Katekol O‑metiltransferaz (KOMT) enzimi inhibitörleri periferik kanda levodopanın 3 O‑metildopaya dönüşmesini önleyerek beyne geçecek levodopa miktarının artmasını sağlar. KOMT inhibitörleri olan entakapon ve tolkapon ülkemizde de kullanılmaktadır. Entakapon PH’nda “kapalı” dönemi günde 1–2 saat kısaltmaktadır ve levodopa dozunda %20–25 azalma sağlamaktadır. Entakapon (Comtan®) 200 mg tablet halinde her levodopa dozuyla birlikte alınır. İdrar renginin turuncuya dönmesine yol açar. Hastaların yaklaşık % 5’i diyare nedeniyle tedaviyi kesmek zorunda kalır. Levodopa, karbidopa ve entakapon tek bir hap halinde Stalevo® adıyla ticari olarak mevcuttur. Entekapon ile istenilen yarar elde edilemediğinde ve karaciğer işlevleri normal olan ve SGOT, SGPT değerlerini üç ay aralıklarla kontrol ettirebilecek hastaların levodopa tedavisine tolkapon eklenebilir.
Monoamin oksidaz‑B (MAO‑B) enzim inhibitörleri beyinde dopamin yıkımından sorumludur. Böylece MAO‑B enzimi inhibitörleri PH tedavisinde önemli yer tutar. Selejilin ve razajilin MAO‑B enzimi inhibitörleri olup her ikisi de enzimi geri dönüşümsüz olarak inhibe ederler. PH erken evresinde tek başına, ya da levodopa kullanan hastalarda ek tedavi olarak başlanabilirler.

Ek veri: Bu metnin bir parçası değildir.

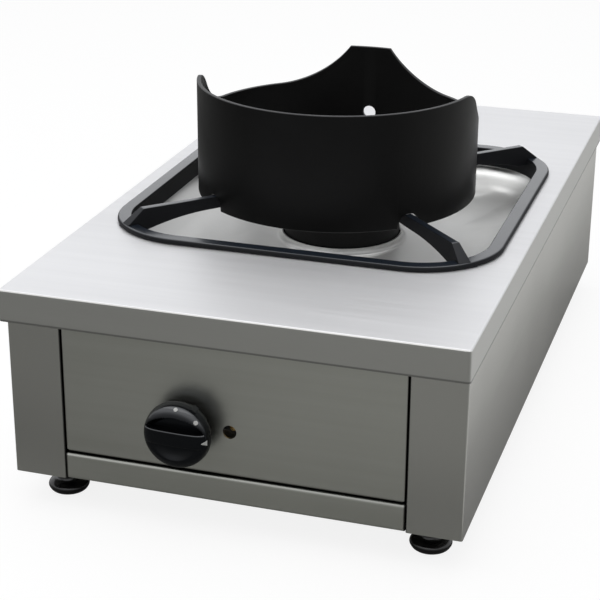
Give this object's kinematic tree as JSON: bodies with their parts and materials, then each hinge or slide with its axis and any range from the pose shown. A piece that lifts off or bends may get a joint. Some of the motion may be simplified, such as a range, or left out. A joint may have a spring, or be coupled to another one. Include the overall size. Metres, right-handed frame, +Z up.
{
  "type": "gas wok range",
  "caption": "Table-top gas wok range: brushed steel casing on screwed feet, drawn burner well, pan support with a loose scalloped wok ring, and a press-and-turn knob.",
  "frame": {"origin": "middle of the footprint, on the worktop under the feet", "axes": "+X to the right and -Y towards the cook as the cook sees it, +Z up"},
  "size_m": [0.4, 0.7164, 0.3155],
  "materials": {
    "brushed_casing": "fine brushed stainless",
    "drawn_well": "drawn stainless, softly bright",
    "grey_enamel": "dark satin enamel",
    "black_steel": "matt black",
    "cast_burner": "as cast, dark",
    "brass": "turned",
    "plated_steel": "dull zinc plating",
    "copper": "drawn copper tube",
    "knob_plastic": "gloss black",
    "foot_plastic": "satin black"
  },
  "bodies": {
    "range_body": {"top_plate": "brushed_casing", "left_side_panel": "brushed_casing", "right_side_panel": "brushed_casing", "control_panel": "brushed_casing", "base_rail": "brushed_casing", "rear_panel": "brushed_casing", "burner_well": "drawn_well", "burner_pot": "cast_burner", "burner_elbow": "cast_burner", "venturi_tube": "cast_burner", "injector": "brass", "pilot_burner": "brass", "gas_tap_body": "brass", "test_point": "brass", "gas_inlet": "brass", "front_foot_rail": "plated_steel", "rear_foot_rail": "plated_steel", "burner_nut_1": "plated_steel", "burner_nut_2": "plated_steel", "burner_nut_3": "plated_steel", "tap_cover": "plated_steel", "gas_manifold": "plated_steel", "supply_elbow": "plated_steel", "supply_pipe": "plated_steel", "manifold_saddle": "plated_steel", "supply_saddle": "plated_steel", "lock_nut_front_left": "plated_steel", "lock_nut_front_right": "plated_steel", "lock_nut_rear_left": "plated_steel", "lock_nut_rear_right": "plated_steel", "thermocouple": "copper", "burner_feed_pipe": "copper", "pilot_pipe": "copper", "thermocouple_lead": "copper"},
    "tap_plug": {"tap_plug": "brass"},
    "knob": {"control_knob": "knob_plastic", "tap_spindle": "plated_steel"},
    "pan_support": {"pan_support": "grey_enamel"},
    "wok_ring": {"wok_ring": "black_steel"},
    "burner_crown": {"burner_crown": "cast_burner"},
    "burner_cap": {"burner_cap": "cast_burner"},
    "air_shutter": {"air_shutter": "plated_steel"},
    "foot_front_left": {"foot_pad_front_left": "foot_plastic", "foot_stud_front_left": "plated_steel"},
    "foot_front_right": {"foot_pad_front_right": "foot_plastic", "foot_stud_front_right": "plated_steel"},
    "foot_rear_left": {"foot_pad_rear_left": "foot_plastic", "foot_stud_rear_left": "plated_steel"},
    "foot_rear_right": {"foot_pad_rear_right": "foot_plastic", "foot_stud_rear_right": "plated_steel"}
  },
  "joints": [
    {"name": "knob_turn", "type": "hinge", "parent": "range_body", "child": "tap_plug", "pos_m": [-0.0397, -0.30075, 0.097], "axis": [0, -1, 0], "range_deg": [0, 180]},
    {"name": "knob_push", "type": "slide", "parent": "tap_plug", "child": "knob", "axis": [0, 1, 0], "range_m": [0, 0.004], "stiffness_N_per_m": 800, "springref_m": -0.003},
    {"name": "pan_support_lift", "type": "slide", "parent": "range_body", "child": "pan_support", "axis": [0, 0, 1], "range_m": [0, 0.06]},
    {"name": "wok_ring_lift", "type": "slide", "parent": "pan_support", "child": "wok_ring", "axis": [0, 0, 1], "range_m": [0, 0.12]},
    {"name": "burner_crown_lift", "type": "slide", "parent": "range_body", "child": "burner_crown", "axis": [0, 0, 1], "range_m": [0, 0.05]},
    {"name": "burner_cap_lift", "type": "slide", "parent": "burner_crown", "child": "burner_cap", "axis": [0, 0, 1], "range_m": [0, 0.04]},
    {"name": "air_shutter_turn", "type": "hinge", "parent": "range_body", "child": "air_shutter", "pos_m": [0, -0.152, 0.0867], "axis": [0, 1, 0], "range_deg": [-40, 40]},
    {"name": "foot_front_left_height", "type": "slide", "parent": "range_body", "child": "foot_front_left", "axis": [0, 0, -1], "range_m": [0, 0.015]},
    {"name": "foot_front_right_height", "type": "slide", "parent": "range_body", "child": "foot_front_right", "axis": [0, 0, -1], "range_m": [0, 0.015]},
    {"name": "foot_rear_left_height", "type": "slide", "parent": "range_body", "child": "foot_rear_left", "axis": [0, 0, -1], "range_m": [0, 0.015]},
    {"name": "foot_rear_right_height", "type": "slide", "parent": "range_body", "child": "foot_rear_right", "axis": [0, 0, -1], "range_m": [0, 0.015]}
  ]
}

Selejilin (Moverdin® 5 mg tablet), amfetamin metaboliti olduğundan sabah tek tablet olarak verilir ve hafif semptomatik yarar sağlar. Doz aşımında her ikisiyle de hipertansif kriz riski vardır, yan etkileri uykusuzluk, halüsinasyonlar ve ortostatik hipotansiyondur. Rasajilin ise Azilect® 1 mg tablet şeklinde günde tek doz alınır. Rasajilinin amfetamin metaboliti yoktur. MAO‑B inhibitörlerinin antidepresanlarla alınmaları önerilmez.

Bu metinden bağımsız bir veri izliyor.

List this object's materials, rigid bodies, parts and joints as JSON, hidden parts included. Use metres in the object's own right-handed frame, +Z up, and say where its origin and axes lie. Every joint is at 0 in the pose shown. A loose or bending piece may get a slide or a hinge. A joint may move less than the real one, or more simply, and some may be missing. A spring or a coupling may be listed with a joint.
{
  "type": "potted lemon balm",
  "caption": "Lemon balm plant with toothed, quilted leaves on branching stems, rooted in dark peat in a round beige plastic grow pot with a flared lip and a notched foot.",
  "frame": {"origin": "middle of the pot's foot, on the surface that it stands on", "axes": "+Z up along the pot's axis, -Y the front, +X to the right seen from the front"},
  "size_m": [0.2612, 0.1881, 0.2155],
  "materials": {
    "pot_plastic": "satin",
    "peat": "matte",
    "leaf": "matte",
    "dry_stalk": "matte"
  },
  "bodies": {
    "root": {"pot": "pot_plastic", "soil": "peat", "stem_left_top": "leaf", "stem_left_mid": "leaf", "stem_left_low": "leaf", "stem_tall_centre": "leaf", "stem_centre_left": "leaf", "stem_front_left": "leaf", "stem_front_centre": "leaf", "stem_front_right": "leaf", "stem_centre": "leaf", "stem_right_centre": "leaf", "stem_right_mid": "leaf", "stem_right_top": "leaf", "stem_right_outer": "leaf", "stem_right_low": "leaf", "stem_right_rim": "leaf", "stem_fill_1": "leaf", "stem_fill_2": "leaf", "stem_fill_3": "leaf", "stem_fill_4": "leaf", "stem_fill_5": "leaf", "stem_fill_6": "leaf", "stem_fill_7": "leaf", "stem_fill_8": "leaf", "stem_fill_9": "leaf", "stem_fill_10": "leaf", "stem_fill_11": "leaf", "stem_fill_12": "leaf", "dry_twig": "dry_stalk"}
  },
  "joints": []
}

Tedavide yeni gelişmeler nelerdir?
PH tedavisinin temeli ilaç tedavisidir, levodopa yanıtının korunduğu ancak diskinezilerin özürlülüğe yol açtığı seçilmiş olgularda cerrahi tedavi gündeme gelebilir. LD dozunun etkisinin kısalmasına bağlı doz sonu kötüleşme yaşayan hastalar aralıklı olarak s.c. apomorfin zerkleri yaparak bir saat kadar rahatlama sağlayabilirler. Apomorfin pompası sürekli infüzyonla kararlı dopaminerjik uyarı sağlar. İç organlarda fibrozis geliştirebileceğinden ergo türevlerinden kaçınmak gerekir. Dopamin agonistlerinin ergo türevi olmayanlarının kullanılması uygundur. Yakın zamanda rotigotin cilt yaması formu ülkemizde kullanıma sunulacaktır. Dopamin agonistleri ile genç hastalarda dürtü kontrol bozukluğu yaşlıda halüsinasyonlar ve psikoz gelişebilir. Yutma zorluğu çeken hastalar için jejunostomi tüpünden duodenuma levodopa pompalayacak sistem ruhsatlanma aşamasındadır. Aşırı salya akışı olan hastalara parotis bezlerine lokal botulinum A nörotoksini zerkedilebilir, 3–6 ay süreyle rahatlama sağlanır. Diskinezisi olan hastaların tedavisine amantadin eklenebilir. Seçilmiş hastalara titremeye ya da diskinezilere yönelik olarak stereotaksi yöntemiyle derin beyin stimülasyonu uygulanabilir. Cerrahi yöntem diskinezilere ve tüm PH belirtilerine yönelik olarak subtalamik çekirdeğe uygulanır, ancak, LD’nın sağladığından daha fazla iyilik sağlamaz, hastalığı yavaşlatmaz.